Growth Expectations Surge

The shift in sentiment is most pronounced in near-term growth forecasts. Economists now expect fourth-quarter 2025 GDP growth of 2.23 percent on an annualized basis, nearly double the 1.14 percent they forecast just three months earlier in October 2025.

First-quarter 2026 growth expectations also jumped significantly, rising to 2.13 percent from 1.47 percent in the October survey. For full-year 2025 on a fourth-quarter-over-fourth-quarter basis, forecasters now anticipate 2.35 percent growth, up from 1.92 percent expected in October 2024.

The upgrades suggest economists believe the economy is carrying stronger momentum into 2026 than previously anticipated, potentially giving Trump more room to pursue his policy agenda without triggering an economic downturn.

Labor Market Forecasts Improve Dramatically

Expectations for job creation have also improved substantially. Economists now forecast average monthly payroll gains of 64,535 over the next four quarters, a 31 percent increase from the 49,367 jobs per month predicted in October 2025.

The unemployment rate is expected to remain near historic lows, with forecasters predicting a rate of 4.52 percent by June 2026, essentially unchanged from the 4.50 percent rate they anticipated three months ago and below the April panic forecast of 4.68.

The improved labor market outlook represents a significant shift from concerns earlier in 2025 that Trump’s policies might trigger job losses or economic weakness.

Interest Rate Expectations Shift

The stronger growth forecasts have led economists to revise their expectations for Federal Reserve policy. Forecasters now expect less aggressive rate cutting from the central bank, with the federal funds rate anticipated to reach 3.08 percent by year-end 2026, compared to 3.34 percent expected in April 2025.

Long-term interest rates have moved higher as recession fears faded. The 10-year Treasury yield is now forecast at 4.15 percent by June 2026, up 45 basis points from the 3.70 percent predicted in October 2024. The increase reflects diminished demand for safe-haven assets as economic pessimism has evaporated.

Inflation Remains Moderate

Despite the stronger growth outlook, inflation expectations remain relatively contained. Economists forecast consumer price inflation of 2.80 percent by June 2026, down from 3.03 percent in October, suggesting they believe the economy can handle stronger growth without triggering a significant acceleration in prices.

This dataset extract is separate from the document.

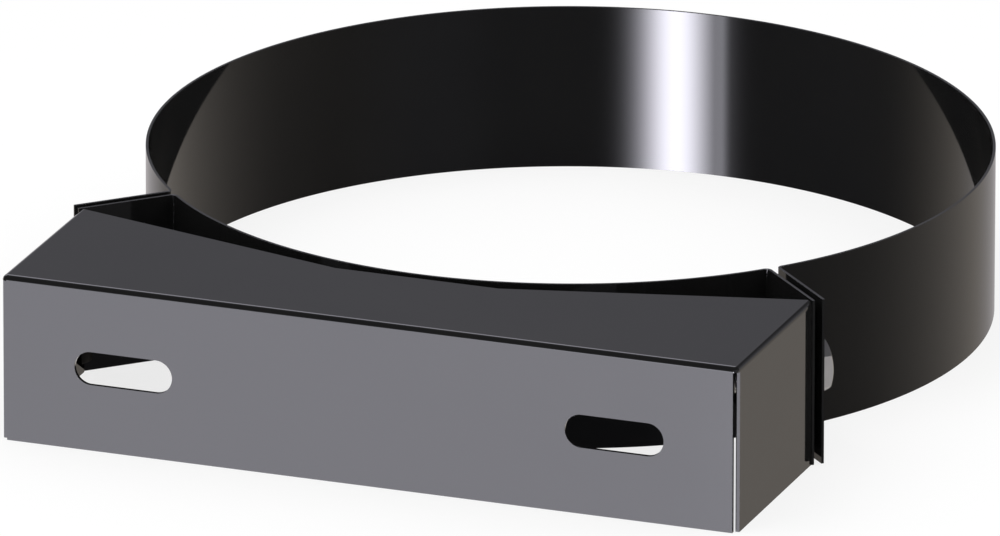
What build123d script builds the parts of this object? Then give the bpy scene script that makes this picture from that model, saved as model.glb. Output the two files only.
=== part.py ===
from build123d import *
import os
from math import cos, radians, sin, sqrt, tan

# Flue pipe wall bracket: a two-part strap clamp for a flue pipe, held off the wall by a box folded from sheet.
# Frame: X runs along the wall plate, Y away from the wall and Z up, in millimetres.
# The origin lies on the flue axis, at the middle of the height.

# Clamp straps
flue_radius = 123.0  # inside of the closed clamp
height = 50.0  # of both straps, and of the box flush with them
strap_thickness = 0.8
strap_bend = 1.0  # inside radius where a strap turns out into its ear
ear_angle = 45.0  # slope of each ear back towards the wall, in degrees
ear_length = 30.0  # from the outside of the ring to the tip of the ear
ear_offset = 7.5  # from the flue axis to the middle of the gap between two ears
ear_gap = 2.3  # between the facing sides of two ears

# Box, folded from one sheet and open below
box_sheet = 1.2
box_bend = 0.4  # inside radius of the folds
wall_distance = 166.5  # flue axis to the face that lies on the wall
ear_lip = 0.25  # how far the saddle's ears reach past the side plates
saddle_gap = 3.0  # from the saddle to the top plate, at the middle
middle_width = 50.0  # straight middle of the top plate's far edge
slot_length = 30.0
slot_width = 10.0
slot_inset = 37.5  # from the middle of a slot to the outside of the nearer side plate

# Weld beads that join the box to the saddle, inside the box
weld_leg = 2.0
weld_crown = 0.4
weld_inset = 3.0  # from the ends of a bead to the edges of the plates

# Clamp bolts and nuts
bolt_diameter = 10.0
bolt_length = 25.0
hole_clearance = 0.5  # between a bolt and the edge of its hole, all round
thread_clearance = 0.05  # between a bolt and the bore of its nut, all round
tip_chamfer = 1.0
across_flats = 16.0
head_height = 6.4
nut_height = 8.4
nut_countersink = 0.5
rim_share = 0.95  # flat end of a hexagon, as a share of its width across flats
rim_angle = 30.0  # slope of a hexagon's turned rim, in degrees

# Places that follow from the sizes above
ring_outside = flue_radius + strap_thickness
ear_reach = ring_outside + ear_length
bolt_reach = (ring_outside + ear_reach) / 2
saddle_ear_top = ear_offset - ear_gap / 2
saddle_ear_seat = saddle_ear_top - strap_thickness
band_ear_bottom = ear_offset + ear_gap / 2
band_ear_seat = band_ear_bottom + strap_thickness
fold = box_bend + box_sheet
wall_y = -wall_distance


def ear_point(along, out, side):
    """Plan point at a distance along an ear and out from the radial plane it is parallel to."""
    turn = radians(ear_angle)
    return Vector(side * (along * cos(turn) + out * sin(turn)), out * cos(turn) - along * sin(turn))


# The side plate's outer corner touches the saddle's ear here
corner = ear_point(ear_reach - ear_lip, saddle_ear_seat, 1)
box_width = 2 * corner.X
side_end = corner.Y


def bend_arc(centre, root, ring_radius):
    """Arc of one surface of a strap, from the root of the ear to the long arc of the ring."""
    radius = (root - centre).length
    middle = ((root - centre).normalized() - centre.normalized()).normalized()
    return ThreePointArc(root, centre + middle * radius, centre.normalized() * ring_radius)


def strap_surface(ring_radius, ear_face, bend_out, away):
    """One surface of a strap in plan: ears, bends and the long arc, which passes x = 0 on the side away."""
    bend_along = sqrt((ring_outside + strap_bend) ** 2 - bend_out**2)
    edges = []
    ring_ends = []
    for side in (-1, 1):
        root = ear_point(bend_along, ear_face, side)
        bend = bend_arc(ear_point(bend_along, bend_out, side), root, ring_radius)
        edges += [Line(ear_point(ear_reach, ear_face, side), root), bend]
        ring_ends.append(bend @ 1)
    edges.append(ThreePointArc(ring_ends[0], (0, away * ring_radius), ring_ends[1]))
    return edges


def strap(seat, facing, away):
    """A strap with an ear at each end: seat is the ear's side under a fastener, facing its other side."""
    bend_out = seat + away * strap_bend
    edges = strap_surface(ring_outside, seat, bend_out, away)
    edges += strap_surface(flue_radius, facing, bend_out, away)
    edges += [Line(ear_point(ear_reach, seat, side), ear_point(ear_reach, facing, side)) for side in (-1, 1)]
    sheet = extrude(make_face(edges), height / 2, both=True)
    drill = Cylinder(bolt_diameter / 2 + hole_clearance, 2 * ear_length)
    return sheet - [bolt_plane(side) * drill for side in (-1, 1)]


def bolt_plane(side):
    """Plane across a bolt's axis: its z points to the bolt head and its x straight up."""
    return Plane(origin=ear_point(bolt_reach, 0, side), x_dir=(0, 0, 1), z_dir=ear_point(0, 1, side))


def flange(length):
    """Upright plate with its fold: x is the depth in from its outside face, y is up, z runs along the fold."""
    top = height / 2
    bend_centre = (fold, top - fold)
    edges = [
        Line((0, -top), (0, top - fold)),
        CenterArc(bend_centre, fold, 90, 90),
        Line((fold, top), (fold, top - box_sheet)),
        CenterArc(bend_centre, box_bend, 90, 90),
        Line((box_sheet, top - fold), (box_sheet, -top)),
        Line((box_sheet, -top), (0, -top)),
    ]
    return extrude(make_face(edges), length)


def top_plate():
    """Flat of the box's top, with the far edge cut back in three straight lines to clear the saddle."""
    side_x = box_width / 2 - fold
    middle_x = middle_width / 2
    middle_y = -(ring_outside + saddle_gap)
    right = [(side_x, wall_y + fold), (side_x, side_end), (middle_x, middle_y)]
    left = [(-x, y) for x, y in reversed(right)]
    outline = make_face(Polyline(*right, *left, close=True))
    return Pos(0, 0, height / 2 - box_sheet) * extrude(outline, box_sheet)


def slot(x):
    """Cutter for one fixing slot in the wall plate."""
    face = Plane(origin=(x, wall_y, 0), x_dir=(1, 0, 0), z_dir=(0, -1, 0))
    return extrude(face * SlotOverall(slot_length, slot_width), 2 * box_sheet, both=True)


def wall_box():
    """Top, wall and side plates of one folded sheet, open below, at the far side and down its corners."""
    wall_length = box_width - 2 * fold
    wall_plane = Plane(origin=(-wall_length / 2, wall_y, 0), x_dir=(0, 1, 0), z_dir=(1, 0, 0))
    side_plane = Plane(origin=(box_width / 2, wall_y + fold, 0), x_dir=(-1, 0, 0), z_dir=(0, 1, 0))
    side = side_plane * flange(side_end - wall_y - fold)
    sheet = top_plate() + wall_plane * flange(wall_length) + side + mirror(side, Plane.YZ)
    slot_x = box_width / 2 - slot_inset
    return sheet - [slot(-slot_x), slot(slot_x)]


def weld_right():
    """Bead in the groove between the right side plate's end and the saddle's ear, inside the box."""
    inner_x = box_width / 2 - box_sheet
    on_ear = ear_reach - ear_lip - box_sheet / cos(radians(ear_angle)) - weld_leg
    ear_toe = ear_point(on_ear, saddle_ear_seat, 1)
    plate_toe = Vector(inner_x, side_end - weld_leg)
    edges = [
        Polyline(plate_toe, (inner_x, side_end), corner, ear_toe),
        SagittaArc(plate_toe, ear_toe, weld_crown),
    ]
    bottom = -height / 2 + weld_inset
    length = height - fold - 2 * weld_inset
    return Pos(0, 0, bottom) * extrude(make_face(edges), length)


def hexagon(thickness):
    """Hexagonal block on z = 0, with a corner on x and its top rim turned."""
    corner_radius = across_flats / sqrt(3)
    rim_radius = rim_share * across_flats / 2
    drop = (corner_radius - rim_radius) * tan(radians(rim_angle))
    rim = [(corner_radius, thickness - drop), (rim_radius, thickness)]
    profile = Polyline((0, 0), (corner_radius, 0), *rim, (0, thickness), close=True)
    turned = revolve(Plane.XZ * make_face(profile), Axis.Z)
    return turned & extrude(RegularPolygon(across_flats / 2, 6, major_radius=False), thickness)


def bolt(side):
    """Hexagon bolt: its head bears on the band's ear and its shank points to the wall."""
    shank = Pos(0, 0, -bolt_length / 2) * Cylinder(bolt_diameter / 2, bolt_length)
    shank = chamfer(shank.edges().group_by(Axis.Z)[0], tip_chamfer)
    return bolt_plane(side) * Pos(0, 0, band_ear_seat) * (hexagon(head_height) + shank)


def nut(side):
    """Hexagon nut under the saddle's ear, with a plain bore countersunk at both ends."""
    bore_radius = bolt_diameter / 2 + thread_clearance
    block = hexagon(nut_height) & mirror(hexagon(nut_height), Plane.XY.offset(nut_height / 2))
    block -= Pos(0, 0, nut_height / 2) * Cylinder(bore_radius, nut_height)
    bore_ends = block.edges().filter_by(GeomType.CIRCLE).group_by(SortBy.RADIUS)[0]
    block = chamfer(bore_ends, nut_countersink)
    return bolt_plane(side) * Pos(0, 0, saddle_ear_seat - nut_height) * block


def build():
    """Every piece by the name of its node."""
    weld = weld_right()
    return {
        "wall_box": wall_box(),
        "saddle": strap(saddle_ear_seat, saddle_ear_top, -1),
        "clamp_band": strap(band_ear_seat, band_ear_bottom, 1),
        "weld_left": mirror(weld, Plane.YZ),
        "weld_right": weld,
        "bolt_left": bolt(-1),
        "bolt_right": bolt(1),
        "nut_left": nut(-1),
        "nut_right": nut(1),
    }


os.makedirs("parts", exist_ok=True)
for name, piece in build().items():
    export_step(piece, f"parts/{name}.step")
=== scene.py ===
import logging
import math
from collections.abc import Iterable
from dataclasses import dataclass, field
from enum import Enum
from typing import Any

import bmesh
import bpy
from bmesh.types import BMEdge, BMVert
from bpy.types import Material, NodeSocket, Object, World
from mathutils import Matrix, Vector


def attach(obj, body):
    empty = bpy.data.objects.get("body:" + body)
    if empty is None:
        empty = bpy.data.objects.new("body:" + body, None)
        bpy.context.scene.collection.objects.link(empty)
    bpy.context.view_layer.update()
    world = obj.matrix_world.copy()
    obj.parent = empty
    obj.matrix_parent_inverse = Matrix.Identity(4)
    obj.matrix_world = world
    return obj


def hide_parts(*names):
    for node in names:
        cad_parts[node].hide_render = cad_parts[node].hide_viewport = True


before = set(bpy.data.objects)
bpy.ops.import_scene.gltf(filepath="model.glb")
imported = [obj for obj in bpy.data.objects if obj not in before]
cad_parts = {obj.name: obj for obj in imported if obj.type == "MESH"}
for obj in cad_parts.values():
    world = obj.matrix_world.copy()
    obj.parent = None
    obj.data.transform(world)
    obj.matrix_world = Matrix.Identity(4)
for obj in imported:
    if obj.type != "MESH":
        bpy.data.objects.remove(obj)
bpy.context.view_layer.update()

LOG = logging.getLogger("flue_bracket")
WHITE = (1, 1, 1, 1)
MILLIMETRE = 0.001
ORIGIN = Vector((0, 0, 0))
UP = Vector((0, 0, 1))
FULL_TURN = 2 * math.pi
QUARTER_TURN = math.pi / 2

# Points closer than SAME are one, and lengths that differ by less than NEAR are equal, in millimetres
SAME = 0.0001
NEAR = 0.001

Pair = tuple[float, float]
Triple = tuple[float, float, float]
Value = "Socket | float"


class Join(Enum):
    """How one form acts on another."""

    DIFFERENCE = "DIFFERENCE"
    INTERSECT = "INTERSECT"


class Side(Enum):
    """Left or right half of the bracket, as the sign of x."""

    LEFT = -1
    RIGHT = 1

    @property
    def word(self) -> str:
        """Name of the side, as the nodes and bodies spell it."""
        return self.name.lower()


class Strap(Enum):
    """The two straps of the clamp, as the sign of y on each one's side of the gap."""

    SADDLE = -1
    BAND = 1


class Socket:
    """One output of a shader node, on which arithmetic adds Math nodes."""

    def __init__(self, graph: "Graph", port: NodeSocket | None) -> None:
        """Wrap an output port of a graph."""
        self.graph = graph
        self.port = port

    def _math(self, operation: str, first: Value, second: Value) -> "Socket":
        """Result of a new Math node on two values."""
        inputs = {"Value": first, "Value_001": second}
        return self.graph.node("ShaderNodeMath", {"operation": operation}, inputs)

    def __add__(self, other: Value) -> "Socket":
        """Sum."""
        return self._math("ADD", self, other)

    def __radd__(self, other: float) -> "Socket":
        """Sum, number first."""
        return self._math("ADD", other, self)

    def __sub__(self, other: Value) -> "Socket":
        """Difference."""
        return self._math("SUBTRACT", self, other)

    def __rsub__(self, other: float) -> "Socket":
        """Difference, number first."""
        return self._math("SUBTRACT", other, self)

    def __mul__(self, other: Value) -> "Socket":
        """Product."""
        return self._math("MULTIPLY", self, other)

    def __rmul__(self, other: float) -> "Socket":
        """Product, number first."""
        return self._math("MULTIPLY", other, self)

    def __pow__(self, other: Value) -> "Socket":
        """Power."""
        return self._math("POWER", self, other)

    def __rpow__(self, other: float) -> "Socket":
        """Power of a plain number."""
        return self._math("POWER", other, self)

    def larger(self, other: Value) -> "Socket":
        """The larger of two values."""
        return self._math("MAXIMUM", self, other)

    def sine(self) -> "Socket":
        """Sine of an angle in radians."""
        return self._math("SINE", self, 0.0)

    def ease(self, low: float, high: float, start: float = 0.0, end: float = 1.0) -> "Socket":
        """Smooth step from start to end, while this value goes from low to high."""
        limits = {"Value": self, "From Min": low, "From Max": high, "To Min": start, "To Max": end}
        return self.graph.node("ShaderNodeMapRange", {"interpolation_type": "SMOOTHSTEP"}, limits, "Result")

    def along(self, direction: Triple) -> "Socket":
        """Length of this vector along a direction."""
        inputs = {"Vector": self, "Vector_001": direction}
        return self.graph.node("ShaderNodeVectorMath", {"operation": "DOT_PRODUCT"}, inputs, "Value")

    def distance(self, point: Triple) -> "Socket":
        """Distance of this position from a point."""
        inputs = {"Vector": self, "Vector_001": point}
        return self.graph.node("ShaderNodeVectorMath", {"operation": "DISTANCE"}, inputs, "Value")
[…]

The improved forecasts come as Trump has pushed forward with an aggressive policy agenda including tariff increases, tax cuts, and regulatory rollbacks. While some economists initially feared these policies could spark inflation or disrupt economic growth, the survey suggests concerns have moderated as the economy has proven more resilient than anticipated.

From Pessimism to Optimism

The transformation in forecaster sentiment has been dramatic. In the spring of 2025, nearly half of surveyed economists believed a recession was likely within 12 months. Job creation forecasts were weak, and expectations for Federal Reserve rate cuts were aggressive as economists anticipated the central bank would need to respond to economic weakness.

By January 2026, that pessimism has largely evaporated. Growth forecasts have strengthened substantially, particularly for the near term. Labor market expectations have improved markedly. And long-term interest rates have risen as the “recession premium” that depressed them has disappeared.

The shift suggests economists now believe Trump’s second term is unfolding against a backdrop of solid, sustained economic growth rather than the contraction many feared was possible a year ago.

However, the timing of the improvement—accelerating notably after Trump’s inauguration and as his policy agenda has taken shape—suggests forecasters see the administration’s economic approach as either beneficial or at least not derailing growth as some initially feared.